Fui a la catedral. es gratis para naturales y residentes, así que disfruto no pagando. Pero ay, la venganza de la providencia tiene infinitas caras. Las figuras del coro de madera me miraban con desprecio. La luz de las vidrieras me mareaba. ¿Qué es esto, qué es esto? me preguntaba mientras la música de órgano me aturdía. Estoy en el medio de la explanada poblada de columnas y nervada por la sombra de los cruces, mientras imaginaba arbotantes a punto de caer, solo para aplastarme a mi.
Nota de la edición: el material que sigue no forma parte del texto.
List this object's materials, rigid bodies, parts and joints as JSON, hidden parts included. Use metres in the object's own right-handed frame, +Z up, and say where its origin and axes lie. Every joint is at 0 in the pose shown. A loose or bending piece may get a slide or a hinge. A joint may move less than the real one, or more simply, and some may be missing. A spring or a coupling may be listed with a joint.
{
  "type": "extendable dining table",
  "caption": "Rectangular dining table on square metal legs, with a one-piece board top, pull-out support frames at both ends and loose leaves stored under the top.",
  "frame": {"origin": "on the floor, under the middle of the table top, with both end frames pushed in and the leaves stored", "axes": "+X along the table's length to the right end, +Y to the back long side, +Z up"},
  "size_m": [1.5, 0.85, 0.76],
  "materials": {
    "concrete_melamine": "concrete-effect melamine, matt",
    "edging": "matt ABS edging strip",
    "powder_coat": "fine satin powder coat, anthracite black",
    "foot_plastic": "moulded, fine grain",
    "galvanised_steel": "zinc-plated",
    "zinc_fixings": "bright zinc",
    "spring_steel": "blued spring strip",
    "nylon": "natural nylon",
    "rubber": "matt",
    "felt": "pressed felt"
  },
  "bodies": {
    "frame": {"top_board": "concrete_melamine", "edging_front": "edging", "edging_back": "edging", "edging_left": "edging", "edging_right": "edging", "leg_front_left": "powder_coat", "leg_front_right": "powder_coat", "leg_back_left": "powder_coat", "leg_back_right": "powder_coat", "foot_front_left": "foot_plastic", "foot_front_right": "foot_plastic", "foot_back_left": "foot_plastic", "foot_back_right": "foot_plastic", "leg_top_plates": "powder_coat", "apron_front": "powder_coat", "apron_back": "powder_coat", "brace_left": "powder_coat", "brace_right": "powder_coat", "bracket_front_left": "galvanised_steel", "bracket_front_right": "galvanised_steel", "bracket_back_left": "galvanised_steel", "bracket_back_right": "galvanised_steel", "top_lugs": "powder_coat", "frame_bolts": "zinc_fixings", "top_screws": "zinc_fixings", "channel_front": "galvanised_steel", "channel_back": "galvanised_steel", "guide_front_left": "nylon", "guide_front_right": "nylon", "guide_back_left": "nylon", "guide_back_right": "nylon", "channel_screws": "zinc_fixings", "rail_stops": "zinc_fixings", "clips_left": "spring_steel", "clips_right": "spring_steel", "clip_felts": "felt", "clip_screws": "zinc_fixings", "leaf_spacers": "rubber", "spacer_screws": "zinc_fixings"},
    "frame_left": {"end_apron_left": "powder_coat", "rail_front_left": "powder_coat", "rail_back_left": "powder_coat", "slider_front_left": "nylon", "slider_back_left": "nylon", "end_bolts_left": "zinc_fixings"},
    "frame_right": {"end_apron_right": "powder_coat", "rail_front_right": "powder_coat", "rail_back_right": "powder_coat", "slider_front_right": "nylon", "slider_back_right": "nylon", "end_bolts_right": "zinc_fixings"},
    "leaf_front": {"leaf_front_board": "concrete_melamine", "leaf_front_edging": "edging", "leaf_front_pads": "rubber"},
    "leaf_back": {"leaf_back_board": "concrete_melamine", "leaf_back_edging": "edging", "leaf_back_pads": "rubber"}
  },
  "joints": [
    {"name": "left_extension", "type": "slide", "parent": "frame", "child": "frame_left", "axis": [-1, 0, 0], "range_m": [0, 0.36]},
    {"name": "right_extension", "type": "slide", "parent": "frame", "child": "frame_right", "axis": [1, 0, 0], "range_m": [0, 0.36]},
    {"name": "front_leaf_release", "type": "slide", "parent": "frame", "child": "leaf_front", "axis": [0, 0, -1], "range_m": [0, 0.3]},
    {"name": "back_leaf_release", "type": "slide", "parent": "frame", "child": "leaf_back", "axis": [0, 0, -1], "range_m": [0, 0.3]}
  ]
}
De pronto, ganas de mear. Deprisa, deprisa. Me encaminé rápidamente a la catedral vieja, quera ver su retablo impresionante. Y lo vi, conteniéndome como un señor mayor. Y me puse a buscar la salida, bailando mientras la urgencia de cualquier servicio se me antojaba más necesaria que la salvación de aquellos pintados antes del juicio final. Dónde están las puertas, no sé. Peregriné capilla por capilla como un puto peregrino y en ninguna había esperanza para mis desvelos. Me crucé con vírgenes, santos, querubines, serafines, turistas japoneses y unos que iban bien vestidos. Y ya estaba conociéndolos tras cada vuelta que daba, pidiendo perdón por mis pecados y convencido de que no saldría de allí, yacente de hambre, dolor y frío (y con los pantalones meados) cuando el Señor aligeró mi carga en forma de un visitante de unos 130 años que supo encontrar la salida a la primera. Corrí hacia la luz y sin mirar atrás entre a un bar donde expié mis penas. Y me tome un pincho.
Me llamo Miguel y esta es mi historia.
Dundalk se tapa la frente con la mano y piensa que otro idiota va a volver pronto, con lo agotada que está.